*Exercise goal:* Reproduce the entire listing word for word.

*Given information:*
________________

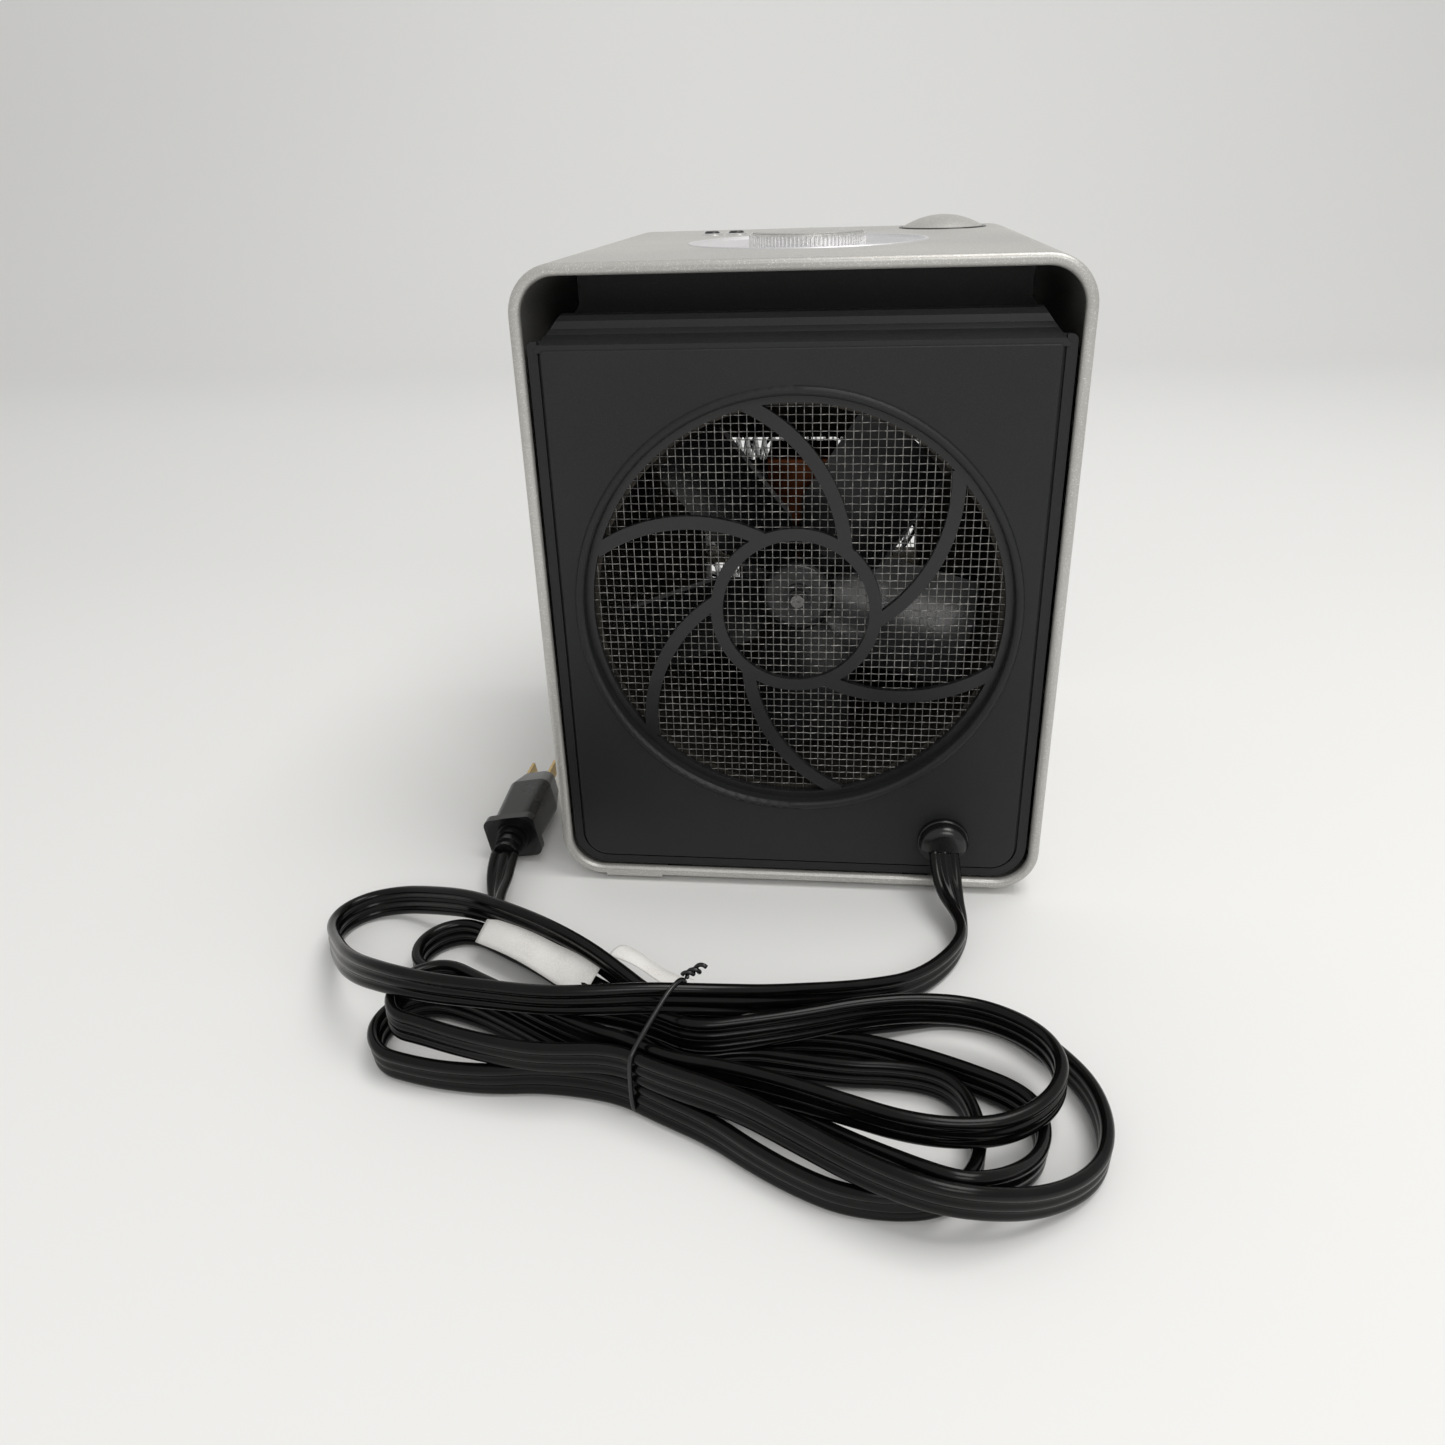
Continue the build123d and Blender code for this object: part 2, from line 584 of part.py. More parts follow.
def make_dial_cap():
    """Thin metal disc on the dial, in the sleeve's finish, with a pointer dimple."""
    radius = DIAL_R - 1.9
    cap = turned([(0, DIAL_TOP - 1.15), (radius, DIAL_TOP - 1.15), (radius, DIAL_TOP + 0.1),
                  (radius - 0.8, DIAL_TOP + 0.55), (0, DIAL_TOP + 0.75)], DIAL_AT)
    return cap - Pos(DIAL_AT[0], DIAL_AT[1] - radius + 5, DIAL_TOP + 2.1) * Sphere(2.2)


THERMO_LOW = PAN_LOW + 2.2


def make_dial_shaft():
    return post(SHAFT_R, THERMO_LOW + 1.2, DIAL_TOP - 3.1, *DIAL_AT)


def make_thermostat():
    """Rotary thermostat under the dish, with a bush for the dial's shaft."""
    x, y = DIAL_AT
    low = THERMO_LOW
    body = block((x - 15, x + 15), (y - 14, y + 14), (low, low + 9.0))
    body += post(5.5, low + 8.5, DISH_FLOOR - 1.9, x, y)
    body -= post(SHAFT_R + SHAFT_FIT, low + 0.8, DISH_FLOOR, x, y)
    for side in (-1, 1):
        tab = block((x + side * 9 - 3, x + side * 9 + 3), (y + 13.5, y + 22), (low + 3, low + 3.8))
        body += tab
    return body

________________

*Written response:*
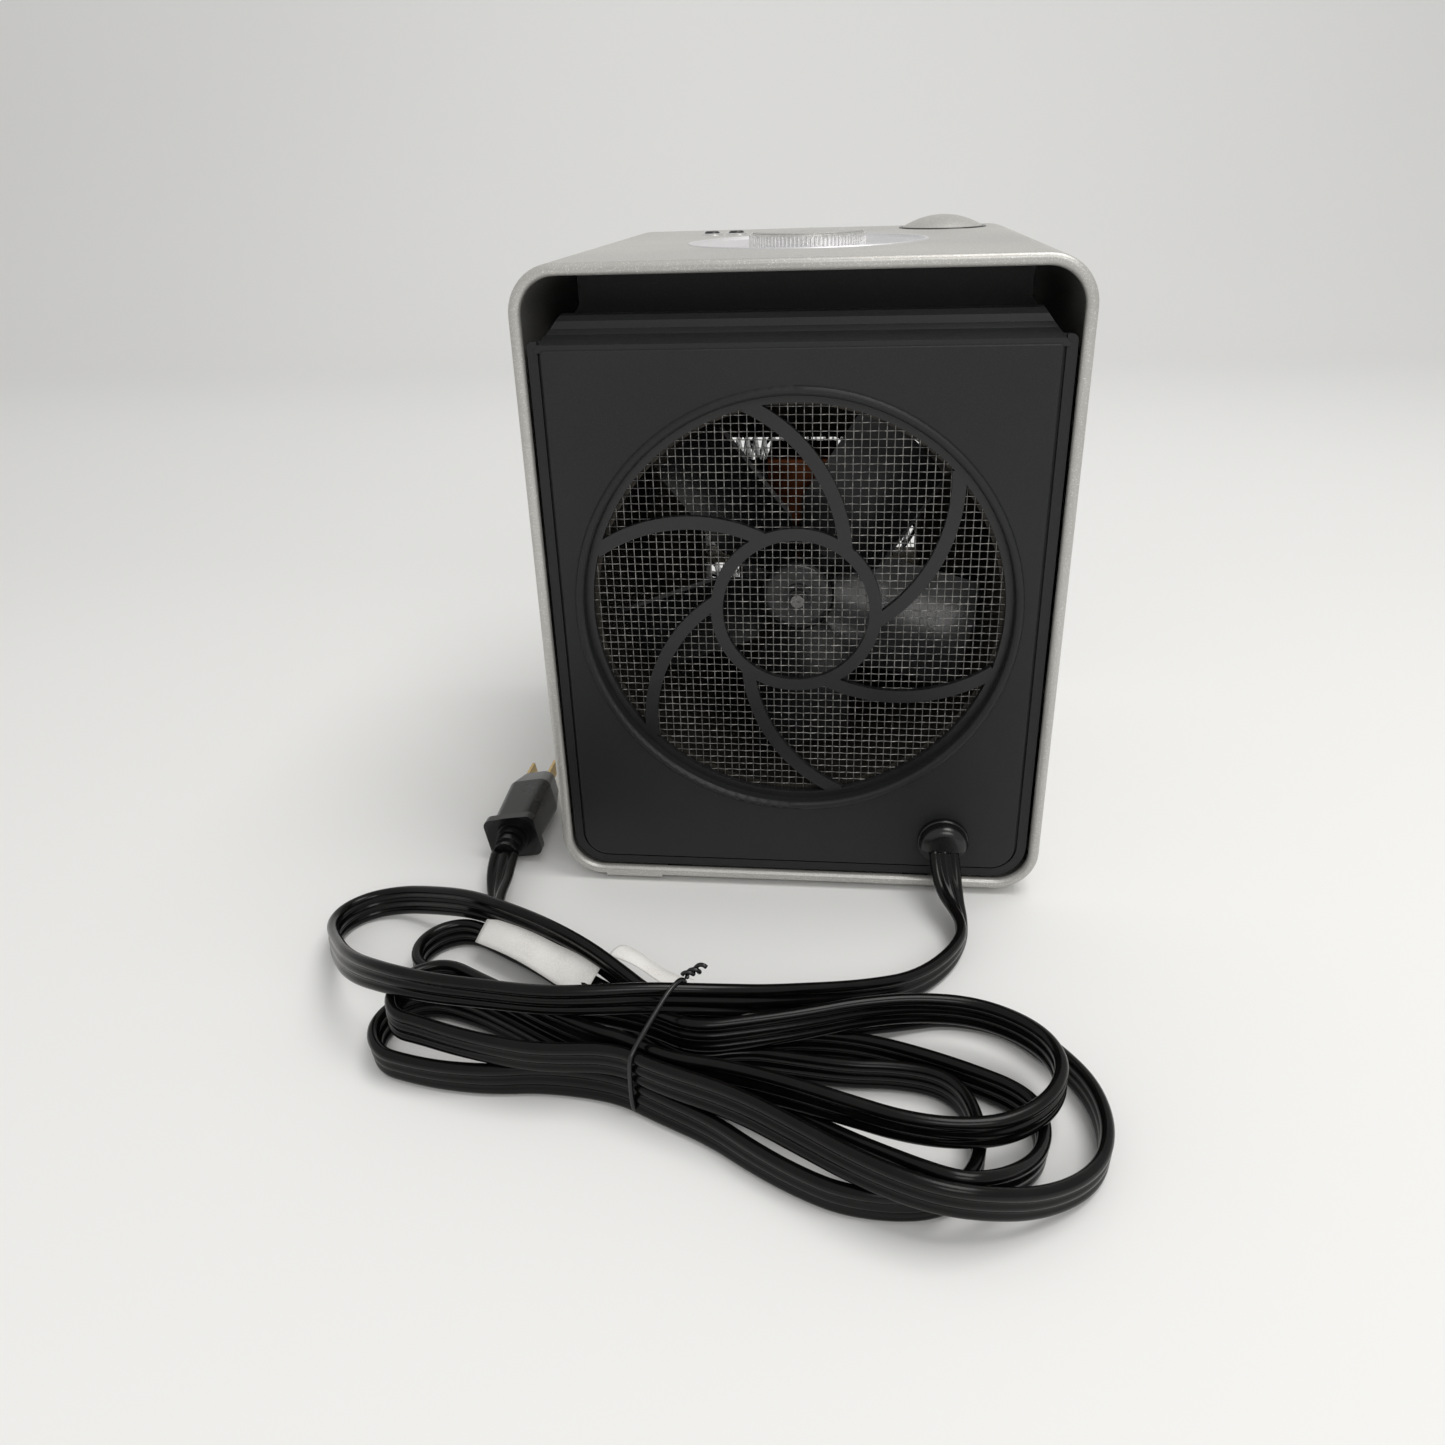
Continue the build123d and Blender code for this object: part 2, from line 584 of part.py. More parts follow.
def make_dial_cap():
    """Thin metal disc on the dial, in the sleeve's finish, with a pointer dimple."""
    radius = DIAL_R - 1.9
    cap = turned([(0, DIAL_TOP - 1.15), (radius, DIAL_TOP - 1.15), (radius, DIAL_TOP + 0.1),
                  (radius - 0.8, DIAL_TOP + 0.55), (0, DIAL_TOP + 0.75)], DIAL_AT)
    return cap - Pos(DIAL_AT[0], DIAL_AT[1] - radius + 5, DIAL_TOP + 2.1) * Sphere(2.2)


THERMO_LOW = PAN_LOW + 2.2


def make_dial_shaft():
    return post(SHAFT_R, THERMO_LOW + 1.2, DIAL_TOP - 3.1, *DIAL_AT)


def make_thermostat():
    """Rotary thermostat under the dish, with a bush for the dial's shaft."""
    x, y = DIAL_AT
    low = THERMO_LOW
    body = block((x - 15, x + 15), (y - 14, y + 14), (low, low + 9.0))
    body += post(5.5, low + 8.5, DISH_FLOOR - 1.9, x, y)
    body -= post(SHAFT_R + SHAFT_FIT, low + 0.8, DISH_FLOOR, x, y)
    for side in (-1, 1):
        tab = block((x + side * 9 - 3, x + side * 9 + 3), (y + 13.5, y + 22), (low + 3, low + 3.8))
        body += tab
    return body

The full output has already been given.